22      In sum, Hubbard neither holds, nor provides any analysis supporting the proposition, that the difference between a direct appeal and a collateral attack, by itself, is a sufficient reason not to apply the general guilty plea waiver rule of Broce.  Because we are now faced with this single distinction, we may reach a different result.  Further, because I am unable, in light of the analysis used in Broce, to identify a meaningful distinction between Broce and the direct appeal before us, I conclude the guilty plea waiver rule applies here.

23      This is not to say that Kelty was left no avenue of relief if she believed she entered an unknowing plea.  As in other instances in which defendants enter an unknowing plea because their defense attorney failed to explain a viable defense, the normal avenue of showing that her plea was unknowingly entered because of ineffective assistance of counsel was, and perhaps still is, available to Kelty.  See Broce, 488 U.S. at 573-75.

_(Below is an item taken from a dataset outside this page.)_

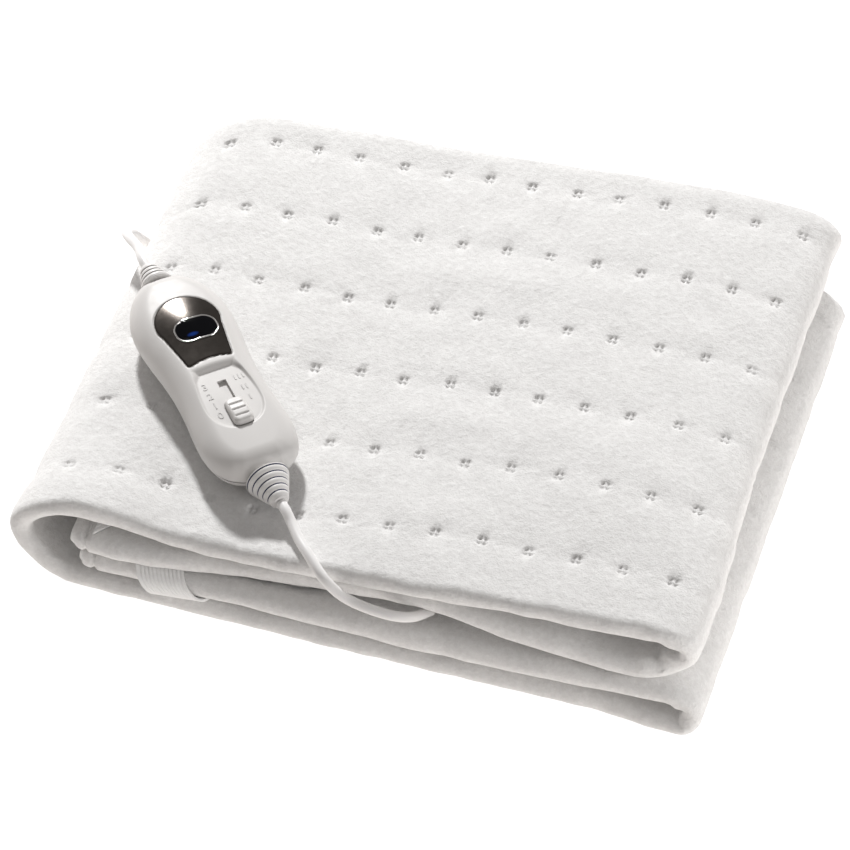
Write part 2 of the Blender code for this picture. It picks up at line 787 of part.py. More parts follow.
def relief_profile(ribs):
    """Distance and radius along a ribbed strain relief, which narrows rib by rib."""
    long = RELIEF_COLLAR + ribs * RIB_PITCH
    rows = [(0.0, RELIEF_WIDE), (RELIEF_COLLAR, RELIEF_WIDE)]
    for k in range(ribs):
        start = RELIEF_COLLAR + k * RIB_PITCH
        wide = RELIEF_WIDE + (RELIEF_TIP - RELIEF_WIDE) * (start + RIB_PITCH / 2) / long
        rows += [
            (start + 0.15, wide - GROOVE_DEEP),
            (start + RIB_GROOVE, wide - GROOVE_DEEP - 0.1),
            (start + RIB_GROOVE + 0.2, wide + 0.1),
            (start + RIB_PITCH - 0.15, wide - 0.5),
        ]
    return rows


def build_relief(name, place, direction, finish, profile):
    """A boot turned about its axis, from place along direction, mm."""
    bm = bmesh.new()
    last = None
    for d, r in ((0.0, 0.0), *profile, (profile[-1][0], 0.0)):
        vert = bm.verts.new((r * MM, 0.0, d * MM))
        if last is not None:
            bm.edges.new((last, vert))
        last = vert
    mesh = bpy.data.meshes.new(name)
    bm.to_mesh(mesh)
    bm.free()
    made = bpy.data.objects.new(name, mesh)
    PARTS.objects.link(made)
    mesh.materials.append(finish)
    turn = made.modifiers.new("turn", "SCREW")
    turn.axis = "Z"
    turn.angle = math.tau
    turn.steps = turn.render_steps = 20
    turn.use_merge_vertices = True
    turn.merge_threshold = 0.00002
    turn.use_normal_calculate = True
    made.rotation_mode = "QUATERNION"
    made.rotation_quaternion = Vector((0, 0, 1)).rotation_difference(
        Vector(direction).normalized()
    )
    made.location = Vector(place) * MM
    return made


# ------------------------------------------------------------------ leads, hank, plug
FOOT_EXIT_Z, HEAD_EXIT_Z = 9.9, 11.6
CORD_STEP = 12.4  # distance between a lead's points
CORD_GAP = 0.7  # from a relief's tip to its lead, which may leave it a little aslant
BLANKET_ROUTE = (
    (-37.5, -124.8, 60.9),
    (-30.9, -133.2, 60.2),
    (-21.9, -142.8, 60.2),
    (-11.8, -151.8, 57.6),
    (-4.4, -153.6, 51.8),
    (2.0, -153.6, 47.8),
    (14.4, -153.8, 44.8),
    (25.0, -152.2, 42.4),
    (32.4, -147.6, 39.4),
    (39.0, -139.0, 36.8),
)
HANK_LEFT, HANK_RIGHT = 42.0, 141.0  # x of the middles of its end loops
HANK_FOLD = 3 * CORD_D
HANK_RUNS = 4  # on each side
HANK_SLACK = 0.3
HANK_Y = 150.9 + HANK_FOLD + CORD_D / 2 + HANK_SLACK
HANK_LIFT = 1.4  # the tie passes under it
HANK_HIGH = HANK_RUNS * CORD_D + HANK_SLACK
TIE_HALF, TIE_THICK = 6.0, 1.0
WAIST = CORD_D / 2 + 0.3  # from the hank's middle line to its runs, where the tie holds them
LOW_RUN_Z = HANK_LIFT + CORD_D / 2
HIGH_RUN_Z = LOW_RUN_Z + (HANK_RUNS - 1) * CORD_D
RUN_MOUTH = 13.9  # how far before a loop's middle the mains lead meets the hank
LAST_RUN_MOUTH, LAST_RUN_OFF = 18.0, 9.4  # where the last run leaves over the left loop
MAINS_ROUTE = (
    (-170.4, 26.6, 59.6),
    (-179.2, 37.4, 53.6),
    (-185.0, 47.6, 45.4),
    (-186.0, 56.6, 36.6),
    (-184.6, 64.0, 26.0),
    (-182.6, 72.0, 14.5),
    (-180.0, 84.0, 5.4),
    (-178.4, 100.0, 2.75),
    (-177.6, 120.0, 2.7),
    (-174.0, 138.0, 2.7),
    (-163.0, 151.6, 2.7),
    (-145.0, 156.8, 2.7),
    (-118.0, 155.6, 2.7),
    (-80.0, 153.5, 2.7),
    (-30.0, 153.5, 2.7),
    (HANK_LEFT - RUN_MOUTH, HANK_Y - HANK_FOLD, LOW_RUN_Z),
)
PLUG_X, PLUG_Y, PLUG_Z = -32.0, 174.2, 6.9  # where its relief meets its body
PLUG_RELIEF = (
    # distance from the plug, radius
    (0.0, 6.2),
    (2.0, 6.2),
    (3.0, 5.6),
    (18.4, 4.0),
    (20.0, 3.4),
)
PLUG_ROUTE = (
    (PLUG_X + PLUG_RELIEF[-1][0] + GAP + CORD_GAP, PLUG_Y, PLUG_Z),
    (-4.0, 174.3, 7.2),
    (5.0, 175.2, 10.8),
    (14.4, 177.2, 17.0),
    (HANK_LEFT - LAST_RUN_MOUTH, HANK_Y + LAST_RUN_OFF, HIGH_RUN_Z),
)
PLUG_PLAN = (
    # distance from the relief, half width, half width of its top and bottom
    (0.0, 6.4, 5.4),
    (5.0, 10.4, 8.0),
    (14.0, 15.6, 11.6),
    (26.0, 17.5, 13.0),
    (36.0, 17.7, 13.2),
)
PIN_GAP, PIN_LONG, PIN_D = 18.6, 19.0, 4.0


def run_offset(x):
    """Distance of the hank's runs from its middle line: drawn in under the tie, apart at its loops."""
    middle = (HANK_LEFT + HANK_RIGHT) / 2
    held = TIE_HALF + 2.0
    reach = (HANK_RIGHT - HANK_LEFT) / 2
    t = min(max((abs(x - middle) - held) / (reach - held), 0.0), 1.0)
    return WAIST + (HANK_FOLD - WAIST) * (0.5 - 0.5 * math.cos(math.pi * t))


def hank_outline():
    side = CORD_D / 2 + HANK_SLACK
    radius = HANK_FOLD + side
    steps, turns = 18, 9
    upper = []
    for k in range(steps + 1):
        x = HANK_LEFT + (HANK_RIGHT - HANK_LEFT) * k / steps
        upper.append(Vector((x, HANK_Y + run_offset(x) + side)))
    right, left = [], []
    for k in range(1, turns):
        a = math.pi / 2 - math.pi * k / turns
        round_end = Vector((math.cos(a), math.sin(a))) * radius
        right.append(Vector((HANK_RIGHT, HANK_Y)) + round_end)
        left.append(Vector((HANK_LEFT, HANK_Y)) - round_end)
    lower = [Vector((p.x, 2 * HANK_Y - p.y)) for p in reversed(upper)]
    return list(reversed(upper + right + lower + left))


def build_hank(sheath, dark):
    bm = bmesh.new()
    top = HANK_LIFT + HANK_HIGH
    prism(bm, hank_outline(), [(HANK_LIFT, 1.0), (top, 1.0)])
    object_from(bm, "mains_lead_hank", PARTS, sheath)

    # The tie: a flat strip right round the runs.
    side = WAIST + CORD_D / 2 + HANK_SLACK + GAP + 0.2
    middle = (HANK_LEFT + HANK_RIGHT) / 2
    rings = []
    bm = bmesh.new()
    for x in (middle - TIE_HALF, middle + TIE_HALF):
        for grow in (TIE_THICK, 0.0):
            corners = (
                (-side - grow, HANK_LIFT - GAP - grow),
                (side + grow, HANK_LIFT - GAP - grow),
                (side + grow, top + GAP + grow),
                (-side - grow, top + GAP + grow),
            )
            rings.append(
                [bm.verts.new(Vector((x, HANK_Y + y, z)) * MM) for y, z in corners]
            )
    for a, b in ((0, 1), (1, 3), (3, 2), (2, 0)):
        for i in range(4):
            j = (i + 1) % 4
            bm.faces.new((rings[a][i], rings[a][j], rings[b][j], rings[b][i]))
    object_from(bm, "hank_tie", PARTS, dark)


def build_plug(plastic, nickel):
    """A flat two-pin plug: its section is a long hexagon that widens toward the pins."""
    bm = bmesh.new()
    rings = []
    high = 2 * PLUG_Z - 0.1
    for d, wide, flat in PLUG_PLAN:
        section = (
            (-wide, PLUG_Z),
            (-flat, 0.05),
            (flat, 0.05),
            (wide, PLUG_Z),
            (flat, high),
            (-flat, high),
        )
        rings.append(
            [
                bm.verts.new(Vector((PLUG_X - d, PLUG_Y + y, z)) * MM)
                for y, z in section
            ]
        )
    count = len(rings[0])
    for a, b in zip(rings, rings[1:]):
        for i in range(count):
            j = (i + 1) % count
            bm.faces.new((a[i], a[j], b[j], b[i]))
    bm.faces.new(rings[0])
    bm.faces.new(list(reversed(rings[-1])))
    object_from(bm, "plug_body", PARTS, plastic)
    build_relief(
        "plug_relief",
        (PLUG_X + GAP, PLUG_Y, PLUG_Z),
        (1.0, 0.0, 0.0),
        plastic,
        PLUG_RELIEF,
    )
    for k, side in enumerate((-1, 1)):
        bm = bmesh.new()
        bmesh.ops.create_cone(
            bm,
            cap_ends=True,
            segments=16,
            radius1=PIN_D / 2 * MM,
            radius2=PIN_D / 2 * MM,
            depth=PIN_LONG * MM,
        )
        pin = object_from(bm, f"plug_pin_{k + 1}", PARTS, nickel)
        pin.rotation_euler = (0.0, math.pi / 2, 0.0)
        middle = PLUG_X - PLUG_PLAN[-1][0] - GAP - PIN_LONG / 2
        pin.location = Vector((middle, PLUG_Y + side * PIN_GAP / 2, PLUG_Z)) * MM
        soften = pin.modifiers.new("round tip", "BEVEL")
        soften.width = 0.8 * MM
        soften.segments = 2


# ------------------------------------------------------------------ all of it
def build_straps(section, elastic):
    """Two elastic corner straps: one hangs out over layer 3, one lies on layer 2."""
    hang = []
    half = STRAP_THICK / 2 + GAP + 0.15
    for x, y, z in HANGING_STRAP:
        if y > STRAP_INSIDE_Y:
            above = z > 20.0
            z = section.face_height(x, y, LAYER_3_ROWS, 1 if above else -1)
            z += half if above else -half
        hang.append((x, y, z))
    strip("corner_strap_hanging", hang, STRAP_WIDE / 2, HANGING_ACROSS, STRAP_THICK, elastic)
    lying = [
        (x, y, section.face_height(x, y, LAYER_2_ROWS, 1) + half + 0.2)
        for x, y in LYING_STRAP
    ]
    strip("corner_strap_lying", lying, LYING_CUT / 2, (0.0, 1.0, 0.0), STRAP_THICK, elastic)


STRAP_WIDE, STRAP_THICK = 24.4, 1.1
STRAP_INSIDE_Y = -144.0  # past this y a strap lies between two layers
HANGING_STRAP = (
    (-104.0, -132.0, 25.6),
    (-101.2, -140.0, 25.6),
    (-98.6, -147.4, 25.6),
    (-96.4, -150.8, 23.0),
    (-93.4, -152.0, 18.8),
    (-90.0, -151.2, 14.8),
    (-87.0, -148.4, 12.7),
    (-84.6, -142.0, 12.4),
    (-83.0, -134.0, 12.4),
)
HANGING_ACROSS = (1.0, 0.10, 0.0)
LYING_CUT = 34.4  # length of the slanting strap's cut end, which lies along the hem
LYING_STRAP = ((-134.5, -126.8), (-127.5, -118.6), (-120.5, -110.4), (-113.5, -102.2))


def main():
    global PARTS, CUTTERS
    clear_scene()
    PARTS = collection("heated_blanket")
    CUTTERS = collection("cutters")
    fleece = material("white_fleece", (0.86, 0.86, 0.85), 0.95)
    elastic = material("white_elastic", (0.84, 0.84, 0.84), 0.8)
    plastic = material("pale_gloss_plastic", (0.78, 0.77, 0.76), 0.25)
    metal = material("gunmetal", (0.24, 0.22, 0.20), 0.25, 0.9)
    glass = material("dark_window", (0.01, 0.01, 0.015), 0.05)
    rubber = material("pale_relief", (0.76, 0.75, 0.75), 0.45)
    sheath = material("white_sheath", (0.83, 0.83, 0.83), 0.4)
    nickel = material("nickel", (0.7, 0.7, 0.68), 0.25, 1.0)
    tie = material("pale_tie", (0.7, 0.7, 0.7), 0.8)

    _, section = build_cloth(fleece)
    build_straps(section, elastic)

    base_frame = build_controller(plastic, metal, glass)
    bpy.context.view_layer.update()
    pose = base_frame.matrix_world
    turn = pose.to_3x3()

    def exit_of(y, z, way):
        """The middle of an end face of the controller, and the way its lead leaves."""
        place = (pose @ (Vector((0.0, y, z)) * MM)) / MM
        return place, (turn @ Vector(way)).normalized()

    foot, foot_way = exit_of(CASE_FOOT + GAP, FOOT_EXIT_Z, (0.0, 1.0, 0.0))
    head, head_way = exit_of(CASE_HEAD - GAP, HEAD_EXIT_Z, (0.0, -1.0, 0.0))
    foot_relief, head_relief = relief_profile(FOOT_RIBS), relief_profile(HEAD_RIBS)
    build_relief("relief_foot", foot, foot_way, rubber, foot_relief)
    build_relief("relief_head", head, head_way, rubber, head_relief)

    leads = (
        ("blanket_lead", foot, foot_way, foot_relief, BLANKET_ROUTE),
        ("mains_lead", head, head_way, head_relief, MAINS_ROUTE),
    )
    for name, place, way, relief, route in leads:
        tip = place + way * (relief[-1][0] + CORD_GAP)
        points, length = smooth_route([tip, tip + way * 6.0, *route], CORD_STEP)
        tube(name, points, CORD_D, sheath)
        print(name, round(length), "mm,", len(points), "points")
    points, length = smooth_route(PLUG_ROUTE, CORD_STEP)
    tube("plug_lead", points, CORD_D, sheath)
    build_hank(sheath, tie)
    build_plug(plastic, nickel)

    for item in bpy.data.objects:
        if item.parent is None:
            item.location -= Vector((*MIDDLE, 0.0)) * MM


PARTS = CUTTERS = None
main()
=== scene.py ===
# %% [markdown]
# # An electric blanket, folded for the shelf
# The real object is one sheet of white fleece with a heating wire between its two faces.
# A hand controller lies on it.  One lead goes from the controller into the folds, and the
# other goes to the mains.  The solids that a simulation needs come first, as a fixed
# frame.  This file puts finer pieces in their places and gives every piece its finish.
# Sizes are in millimetres until `place` turns them into the frame's metres.

# %% The frame
import math

import bmesh
import bpy
import numpy as np
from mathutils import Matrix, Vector


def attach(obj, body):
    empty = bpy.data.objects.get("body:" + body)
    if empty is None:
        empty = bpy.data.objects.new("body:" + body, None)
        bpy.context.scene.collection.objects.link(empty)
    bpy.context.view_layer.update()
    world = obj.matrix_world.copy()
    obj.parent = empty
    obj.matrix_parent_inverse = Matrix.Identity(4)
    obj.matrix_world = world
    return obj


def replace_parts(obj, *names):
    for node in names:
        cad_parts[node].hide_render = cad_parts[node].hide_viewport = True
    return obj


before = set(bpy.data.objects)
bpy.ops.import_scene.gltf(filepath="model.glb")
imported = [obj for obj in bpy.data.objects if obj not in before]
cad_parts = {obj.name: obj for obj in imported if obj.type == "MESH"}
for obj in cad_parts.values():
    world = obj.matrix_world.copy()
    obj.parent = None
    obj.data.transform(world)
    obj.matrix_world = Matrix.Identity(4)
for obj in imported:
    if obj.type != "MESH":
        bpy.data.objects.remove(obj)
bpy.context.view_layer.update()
MM = 0.001
MIDDLE = np.array([1.1, -2.0, 0.0])  # the drawing's middle, which stands over the origin
BODY, SLIDER = "heated_blanket", "slider"


# %% [markdown]
# ## Camera
# A product shot is taken from far away with a long lens, so that parallel edges stay
# nearly parallel.  It looks down at about half a right angle from the front right, and is
# placed by two angles and a distance, which are easier to judge than coordinates.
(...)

24      For these reasons, I respectfully dissent.

 

 

 


 



[1]  State v. Davison, 2003 WI 89, ¶18, 263 Wis. 2d 145, 666 N.W.2d 1 (the Wisconsin Supreme Court “accepts decisions of the United States Supreme Court as controlling interpretations of the double jeopardy provisions of both [the federal and the state] constitutions”); see also State v. Lechner, 217 Wis. 2d 392, 401 n.5, 576 N.W.2d 912 (1998) (“[T]his court has accepted decisions of the United States Supreme Court, where applicable, as controlling the double jeopardy provisions of both constitutions.”); State v. Church, 223 Wis. 2d 641, 648 n.2, 589 N.W.2d 638 (Ct. App. 1998) (“Wisconsin courts accept the decisions of the United States Supreme Court as governing on the double jeopardy provisions of both constitutions.”).